Richard Rodriguez: Let's be clear though. While I'm opposed to the teaching of home languages in the classroom. I want the Hispanic kid to feel that he is a part in the creation of this culture. And right now the way the assimilation argument goes is you become us. And it's never the sense of you contribute something to our culture. I think rhetorically we need to change that.
Peter Robinson: How do you do it? How do you do this rapid march assimilation?
Victor Davis Hanson: All you do is just remind everybody the simple truth. "Us" is the American paradigm. It's been enriched by every group almost insidiously without conscious artificial efforts. So when a person votes with their feet to come north to a different country, they're obviously going to be part of "us" and that "us" is not going to be white European necessarily. When I go to England or Australia, I feel like I'm in a different country. I have more in common--much more in common with brown people in Selma, California than I do white people in Australia. That being said, I find the problem with the La Raza community, the elite leadership is it does not want to admit, to go through that osmosis or transformation that everybody else did. And I understand that there's historic problems of racism. There's historic problems of brutality there but nevertheless, if you read the literature, there's sort of this La Raza concept the Mexican-American community has not fully dealt with in an open fashion, what they mean by La Raza. Because if they do, they're going to get right into the nomenclature of the 1930s and of the Volk in Germany. And it's a very hideous road to go down.
Peter Robinson: You write, Victor, about a perceptual gap between the elites who buy into multiculturalism and ordinary Californians who feel they can't speak about their anger and resentment toward unfettered immigration out loud because it's politically incorrect but then they pass ballot initiatives.
Victor Davis Hanson: They do.
Peter Robinson: So you get this perceptual gap. Now my question is, is there a perceptual gap among the immigrant community as well, where the elite want to sign everybody up for La Raza?
Victor Davis Hanson: Absolutely.
Richard Rodriguez: One of the things that Victor doesn't say in his book, for example, is that the overturning of bilingual education in California came about because four Hispanic mothers, and by the way, to call them Hispanic already is to Americanize them since there are no Hispanics in Latin America. This is a Richard Nixon creation that we are…

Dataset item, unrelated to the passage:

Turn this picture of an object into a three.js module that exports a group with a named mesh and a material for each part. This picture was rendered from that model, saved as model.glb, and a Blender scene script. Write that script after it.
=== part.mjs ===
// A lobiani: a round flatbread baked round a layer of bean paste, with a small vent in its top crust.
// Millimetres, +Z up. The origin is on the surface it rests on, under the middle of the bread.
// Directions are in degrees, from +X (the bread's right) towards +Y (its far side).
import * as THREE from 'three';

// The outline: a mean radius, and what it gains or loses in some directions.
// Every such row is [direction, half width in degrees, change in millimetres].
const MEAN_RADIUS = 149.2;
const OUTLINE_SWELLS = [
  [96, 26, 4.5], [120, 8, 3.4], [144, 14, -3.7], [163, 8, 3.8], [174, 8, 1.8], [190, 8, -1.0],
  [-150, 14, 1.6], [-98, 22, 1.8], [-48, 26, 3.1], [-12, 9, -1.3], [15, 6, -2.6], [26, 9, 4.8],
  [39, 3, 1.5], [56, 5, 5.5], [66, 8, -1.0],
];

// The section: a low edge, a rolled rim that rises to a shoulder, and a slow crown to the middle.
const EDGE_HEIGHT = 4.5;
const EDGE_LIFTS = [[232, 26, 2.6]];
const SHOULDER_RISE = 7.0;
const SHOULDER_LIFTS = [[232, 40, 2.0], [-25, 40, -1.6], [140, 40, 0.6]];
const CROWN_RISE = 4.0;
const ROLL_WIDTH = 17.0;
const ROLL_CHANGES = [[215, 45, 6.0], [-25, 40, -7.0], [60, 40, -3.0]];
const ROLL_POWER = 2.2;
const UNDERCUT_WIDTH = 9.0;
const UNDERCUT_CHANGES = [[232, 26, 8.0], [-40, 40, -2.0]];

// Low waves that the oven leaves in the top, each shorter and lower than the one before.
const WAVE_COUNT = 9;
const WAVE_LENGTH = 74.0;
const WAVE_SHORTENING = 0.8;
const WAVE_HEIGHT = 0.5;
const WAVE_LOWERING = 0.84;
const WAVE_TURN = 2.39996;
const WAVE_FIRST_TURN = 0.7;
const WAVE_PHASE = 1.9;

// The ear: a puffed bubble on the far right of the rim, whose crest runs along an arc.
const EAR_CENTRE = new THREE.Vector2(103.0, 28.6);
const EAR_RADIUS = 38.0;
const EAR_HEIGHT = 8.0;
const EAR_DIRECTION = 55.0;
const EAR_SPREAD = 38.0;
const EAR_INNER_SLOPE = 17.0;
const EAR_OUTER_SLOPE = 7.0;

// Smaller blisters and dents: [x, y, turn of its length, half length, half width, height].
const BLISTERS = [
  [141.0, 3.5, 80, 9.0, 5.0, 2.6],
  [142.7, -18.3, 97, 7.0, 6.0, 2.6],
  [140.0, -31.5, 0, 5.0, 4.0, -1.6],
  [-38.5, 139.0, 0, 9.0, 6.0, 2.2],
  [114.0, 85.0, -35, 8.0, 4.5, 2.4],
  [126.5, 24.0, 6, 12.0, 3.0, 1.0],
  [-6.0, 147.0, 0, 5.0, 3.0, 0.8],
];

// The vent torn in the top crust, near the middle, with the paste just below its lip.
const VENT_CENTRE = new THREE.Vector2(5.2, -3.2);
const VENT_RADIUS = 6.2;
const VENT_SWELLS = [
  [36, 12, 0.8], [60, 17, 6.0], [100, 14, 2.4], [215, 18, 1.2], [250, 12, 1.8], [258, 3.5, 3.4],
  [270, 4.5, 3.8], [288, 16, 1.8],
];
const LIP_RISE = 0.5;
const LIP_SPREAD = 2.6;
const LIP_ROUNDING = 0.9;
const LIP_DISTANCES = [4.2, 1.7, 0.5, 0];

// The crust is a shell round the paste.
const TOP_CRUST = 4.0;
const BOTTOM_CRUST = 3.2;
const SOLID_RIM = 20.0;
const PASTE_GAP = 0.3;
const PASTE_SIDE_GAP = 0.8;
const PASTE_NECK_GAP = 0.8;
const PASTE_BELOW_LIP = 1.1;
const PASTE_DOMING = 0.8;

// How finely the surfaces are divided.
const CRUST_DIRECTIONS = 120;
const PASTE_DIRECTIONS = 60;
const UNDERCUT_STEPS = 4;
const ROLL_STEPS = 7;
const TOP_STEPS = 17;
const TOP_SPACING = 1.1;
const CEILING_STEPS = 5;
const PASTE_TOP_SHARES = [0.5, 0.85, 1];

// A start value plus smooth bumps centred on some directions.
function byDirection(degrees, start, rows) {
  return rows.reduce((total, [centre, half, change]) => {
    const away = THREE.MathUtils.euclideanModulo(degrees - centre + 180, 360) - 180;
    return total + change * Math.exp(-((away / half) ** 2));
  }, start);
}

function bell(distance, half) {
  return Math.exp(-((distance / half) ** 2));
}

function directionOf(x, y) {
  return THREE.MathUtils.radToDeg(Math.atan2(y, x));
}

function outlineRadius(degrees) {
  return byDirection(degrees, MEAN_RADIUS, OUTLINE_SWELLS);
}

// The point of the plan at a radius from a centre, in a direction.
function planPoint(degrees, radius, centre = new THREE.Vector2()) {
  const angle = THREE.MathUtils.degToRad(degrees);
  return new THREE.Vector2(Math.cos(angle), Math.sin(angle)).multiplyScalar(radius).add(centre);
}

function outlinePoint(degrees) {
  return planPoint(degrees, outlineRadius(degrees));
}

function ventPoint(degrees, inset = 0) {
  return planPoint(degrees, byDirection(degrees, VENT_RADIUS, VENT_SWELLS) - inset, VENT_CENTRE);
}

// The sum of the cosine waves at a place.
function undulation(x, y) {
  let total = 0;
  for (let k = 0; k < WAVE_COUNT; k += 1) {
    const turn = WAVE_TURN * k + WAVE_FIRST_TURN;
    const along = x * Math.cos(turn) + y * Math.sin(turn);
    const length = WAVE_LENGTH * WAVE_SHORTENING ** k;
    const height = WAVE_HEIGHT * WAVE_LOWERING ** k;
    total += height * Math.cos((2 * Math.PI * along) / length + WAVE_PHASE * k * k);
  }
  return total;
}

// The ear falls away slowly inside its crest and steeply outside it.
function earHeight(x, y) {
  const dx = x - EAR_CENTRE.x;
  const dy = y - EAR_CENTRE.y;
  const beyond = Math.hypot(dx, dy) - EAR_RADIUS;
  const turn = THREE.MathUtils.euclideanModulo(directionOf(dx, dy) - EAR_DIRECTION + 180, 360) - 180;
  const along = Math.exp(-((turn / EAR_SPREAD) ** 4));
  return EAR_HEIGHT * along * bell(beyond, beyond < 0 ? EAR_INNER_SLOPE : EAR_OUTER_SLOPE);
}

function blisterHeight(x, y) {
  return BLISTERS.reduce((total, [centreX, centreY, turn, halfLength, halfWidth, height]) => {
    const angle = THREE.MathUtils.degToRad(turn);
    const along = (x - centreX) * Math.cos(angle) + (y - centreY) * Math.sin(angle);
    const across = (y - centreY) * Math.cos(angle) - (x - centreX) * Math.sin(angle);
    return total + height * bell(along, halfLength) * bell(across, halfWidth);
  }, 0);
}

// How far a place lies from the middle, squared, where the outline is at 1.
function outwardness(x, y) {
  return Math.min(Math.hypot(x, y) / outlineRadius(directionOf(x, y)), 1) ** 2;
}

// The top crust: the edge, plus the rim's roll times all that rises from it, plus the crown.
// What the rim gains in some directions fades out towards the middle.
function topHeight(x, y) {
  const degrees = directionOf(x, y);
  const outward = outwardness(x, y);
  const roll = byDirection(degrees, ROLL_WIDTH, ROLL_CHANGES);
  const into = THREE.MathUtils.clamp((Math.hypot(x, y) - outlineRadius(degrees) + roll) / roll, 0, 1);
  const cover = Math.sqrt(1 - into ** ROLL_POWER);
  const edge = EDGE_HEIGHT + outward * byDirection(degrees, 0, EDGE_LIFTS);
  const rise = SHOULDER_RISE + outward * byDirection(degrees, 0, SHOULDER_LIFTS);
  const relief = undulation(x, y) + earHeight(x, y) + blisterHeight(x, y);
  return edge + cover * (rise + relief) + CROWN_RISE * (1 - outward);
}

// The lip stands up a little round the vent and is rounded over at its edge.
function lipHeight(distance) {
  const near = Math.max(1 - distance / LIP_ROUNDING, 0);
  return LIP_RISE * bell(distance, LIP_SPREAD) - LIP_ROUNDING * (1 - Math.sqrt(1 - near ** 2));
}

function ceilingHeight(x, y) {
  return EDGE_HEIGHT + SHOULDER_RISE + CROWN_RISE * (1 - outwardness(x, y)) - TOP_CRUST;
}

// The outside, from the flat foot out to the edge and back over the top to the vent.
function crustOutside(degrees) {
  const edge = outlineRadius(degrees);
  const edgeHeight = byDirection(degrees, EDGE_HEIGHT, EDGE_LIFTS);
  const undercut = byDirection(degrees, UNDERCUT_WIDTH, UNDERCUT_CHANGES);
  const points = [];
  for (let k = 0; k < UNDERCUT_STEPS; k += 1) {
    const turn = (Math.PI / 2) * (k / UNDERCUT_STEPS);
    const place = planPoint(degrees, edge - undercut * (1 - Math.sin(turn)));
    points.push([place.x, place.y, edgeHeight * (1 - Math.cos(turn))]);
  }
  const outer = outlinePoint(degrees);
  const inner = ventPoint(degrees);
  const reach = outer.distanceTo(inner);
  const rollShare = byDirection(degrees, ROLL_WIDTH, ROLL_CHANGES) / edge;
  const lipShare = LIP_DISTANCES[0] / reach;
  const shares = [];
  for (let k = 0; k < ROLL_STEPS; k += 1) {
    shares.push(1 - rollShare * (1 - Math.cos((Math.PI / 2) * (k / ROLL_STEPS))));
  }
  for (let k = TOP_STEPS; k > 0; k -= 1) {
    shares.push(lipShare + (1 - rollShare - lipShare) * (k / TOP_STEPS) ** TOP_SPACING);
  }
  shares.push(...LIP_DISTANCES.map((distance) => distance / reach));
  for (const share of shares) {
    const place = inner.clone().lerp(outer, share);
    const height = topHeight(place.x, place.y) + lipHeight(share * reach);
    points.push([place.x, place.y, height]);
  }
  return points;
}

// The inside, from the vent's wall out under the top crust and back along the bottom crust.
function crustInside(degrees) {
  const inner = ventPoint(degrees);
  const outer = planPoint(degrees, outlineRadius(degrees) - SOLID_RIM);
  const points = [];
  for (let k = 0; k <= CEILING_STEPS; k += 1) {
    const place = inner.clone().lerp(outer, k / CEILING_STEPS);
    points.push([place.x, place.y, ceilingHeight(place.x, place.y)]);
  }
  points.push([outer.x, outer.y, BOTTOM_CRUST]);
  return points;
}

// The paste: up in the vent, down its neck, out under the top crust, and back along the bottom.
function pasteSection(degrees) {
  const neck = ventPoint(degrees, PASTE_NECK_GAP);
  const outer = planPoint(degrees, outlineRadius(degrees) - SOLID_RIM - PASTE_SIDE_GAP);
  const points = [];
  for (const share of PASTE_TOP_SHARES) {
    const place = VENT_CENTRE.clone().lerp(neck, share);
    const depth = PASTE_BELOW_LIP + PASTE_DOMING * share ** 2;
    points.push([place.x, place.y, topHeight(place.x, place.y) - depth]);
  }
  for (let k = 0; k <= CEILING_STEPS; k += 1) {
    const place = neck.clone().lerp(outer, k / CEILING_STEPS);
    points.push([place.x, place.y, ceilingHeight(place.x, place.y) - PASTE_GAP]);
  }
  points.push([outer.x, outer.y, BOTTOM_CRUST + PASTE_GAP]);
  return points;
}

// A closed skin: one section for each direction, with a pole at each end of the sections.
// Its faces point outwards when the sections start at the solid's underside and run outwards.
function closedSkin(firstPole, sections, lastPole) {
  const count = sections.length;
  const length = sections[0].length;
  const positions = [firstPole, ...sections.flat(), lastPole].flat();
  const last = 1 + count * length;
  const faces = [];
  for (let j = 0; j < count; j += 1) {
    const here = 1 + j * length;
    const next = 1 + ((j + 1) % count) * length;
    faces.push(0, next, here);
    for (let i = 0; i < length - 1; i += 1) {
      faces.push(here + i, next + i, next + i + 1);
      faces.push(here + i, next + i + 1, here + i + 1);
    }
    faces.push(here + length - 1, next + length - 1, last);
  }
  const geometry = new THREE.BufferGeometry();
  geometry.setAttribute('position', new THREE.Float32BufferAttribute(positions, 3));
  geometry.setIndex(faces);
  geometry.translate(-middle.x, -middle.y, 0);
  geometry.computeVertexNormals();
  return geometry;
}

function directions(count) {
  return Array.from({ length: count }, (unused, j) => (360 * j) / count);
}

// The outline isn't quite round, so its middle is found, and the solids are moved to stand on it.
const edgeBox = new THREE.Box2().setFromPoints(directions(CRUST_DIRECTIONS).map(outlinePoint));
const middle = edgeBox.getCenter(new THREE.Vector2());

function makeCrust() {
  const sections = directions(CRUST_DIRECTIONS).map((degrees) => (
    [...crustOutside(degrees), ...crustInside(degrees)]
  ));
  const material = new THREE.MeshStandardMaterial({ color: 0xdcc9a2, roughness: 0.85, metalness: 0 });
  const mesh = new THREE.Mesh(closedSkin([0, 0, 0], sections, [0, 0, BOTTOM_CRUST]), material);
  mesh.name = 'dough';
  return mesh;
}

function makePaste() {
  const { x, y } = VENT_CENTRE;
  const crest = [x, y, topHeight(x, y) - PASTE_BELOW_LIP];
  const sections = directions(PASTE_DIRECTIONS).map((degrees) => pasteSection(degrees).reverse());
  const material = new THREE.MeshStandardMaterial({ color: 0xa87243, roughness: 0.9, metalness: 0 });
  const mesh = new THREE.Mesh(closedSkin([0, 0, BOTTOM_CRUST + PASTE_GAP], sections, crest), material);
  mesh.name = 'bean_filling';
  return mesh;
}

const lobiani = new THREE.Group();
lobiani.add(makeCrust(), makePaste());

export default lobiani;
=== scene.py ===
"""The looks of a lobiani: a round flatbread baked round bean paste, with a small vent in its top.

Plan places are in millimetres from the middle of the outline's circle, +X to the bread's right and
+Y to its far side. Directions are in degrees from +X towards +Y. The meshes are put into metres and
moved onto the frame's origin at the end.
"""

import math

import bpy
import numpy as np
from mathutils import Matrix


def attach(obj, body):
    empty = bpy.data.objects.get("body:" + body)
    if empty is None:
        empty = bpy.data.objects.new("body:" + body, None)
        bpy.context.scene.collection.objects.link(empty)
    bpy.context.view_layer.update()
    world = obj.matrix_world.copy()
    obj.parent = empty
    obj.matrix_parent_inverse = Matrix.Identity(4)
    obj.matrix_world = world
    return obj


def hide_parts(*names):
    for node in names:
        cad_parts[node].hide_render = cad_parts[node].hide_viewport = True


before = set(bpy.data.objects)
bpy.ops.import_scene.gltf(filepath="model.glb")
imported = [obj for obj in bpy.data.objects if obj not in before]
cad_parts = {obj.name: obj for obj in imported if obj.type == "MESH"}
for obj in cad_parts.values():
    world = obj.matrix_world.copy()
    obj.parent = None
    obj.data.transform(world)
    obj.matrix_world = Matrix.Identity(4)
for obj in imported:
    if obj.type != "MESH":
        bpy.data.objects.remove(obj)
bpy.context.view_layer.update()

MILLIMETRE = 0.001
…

Peter Robinson: That term?
Richard Rodriguez: …Hispanics or Asians. This already is an Americanization of their identity.
Peter Robinson: Okay.
Richard Rodriguez: But four Hispanic mothers in Southern California wanted the kids out of that program. There are people like my parents who never wanted part, to make La Raza into this bogeyman is to misrepresent I think, what's going on in America.

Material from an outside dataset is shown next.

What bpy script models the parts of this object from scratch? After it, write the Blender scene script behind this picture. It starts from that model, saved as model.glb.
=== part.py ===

Peter Robinson: But the point--that what Victor says is you look south of the border and you see a different world. Depressed wage rates, a country that is mired in poverty, that only now in the 21st century is making the first little baby steps toward democracy and there's a pretty good question about just how well that whole project is going. And up here you have a different world. And so Victor is saying, which wins? I mean, no doubt there's some back and forth to be celebrated right?
Victor Davis Hanson: Let me clarify. You talk to people who have come from Mexico as I have and you ask them why did they come across, they will tell you that they do not want the police to ask for a bribe, right--roll down the window and ask for money. They want their gasoline not to ruin their carburetor. They do not want to get sick with the water. They want to be able to vote. They have a whole idea--it's not just wages. And as one person said to me and if I could be so candid because it sounds so retrograde but he said, if everything in the Central Valley looks like Mexico, I will go to Oregon. If Oregon looks like where I came from, I will go to Washington.
Richard Rodriguez: I know people in Oregon who are moving to Mexico because they're--does that surprise you?
Peter Robinson: To retire?
Richard Rodriguez: I know people in San Diego who live in Tijuana now, Americans. I know grandmothers who would prefer to grow old in Mexico.
Victor Davis Hanson: No, no, no. They live in enclaves.
Richard Rodriguez: They live in enclaves but there is this appreciation of cultures going on in the Americas. I think that…
Peter Robinson: It's television gentlemen but you've just given me the last question. Ten years from now, who will have won the culture war? Will there be a sense in which California looks more like Mexico or more like Oregon? Which way do things go and what will be the case ten years from now?
Victor Davis Hanson: I think there's an ultimate truth that finally people leave Mexico because they want something different. So this difference is going to stay different. Otherwise people would never leave Mexico.
Peter Robinson: So you are fundamentally optimistic?
Victor Davis Hanson: I am. I am. I think the state will look different but the practice of social, cultural, politically, it'll be…
Peter Robinson: It'll still be America?
Victor Davis Hanson: It has to, otherwise people won't want to come here.
Peter Robinson: Richard?
Richard Rodriguez: Yeah, of course. Of course it'll be. We'll have better food. We'll have Cal-Mex which right now tastes like Taco Bell but it's going to be spicier and meatier and it'll reflect a tension to the state the way Tex-Mex does the history of Texas. I'm much more of the George Bush opinion, when he was against 187 in Texas, that that kind of symbolic war against the immigrant is not appropriate to the Republican Party. I'm not a Pete Wilson Republican.
Peter Robinson: Okay, Richard Rodriguez, Victor Davis Hanson, thank you very much.
Kate Kendal: Thank you.
Peter Robinson: I'm Peter Robinson for Uncommon Knowledge. Thanks for joining us.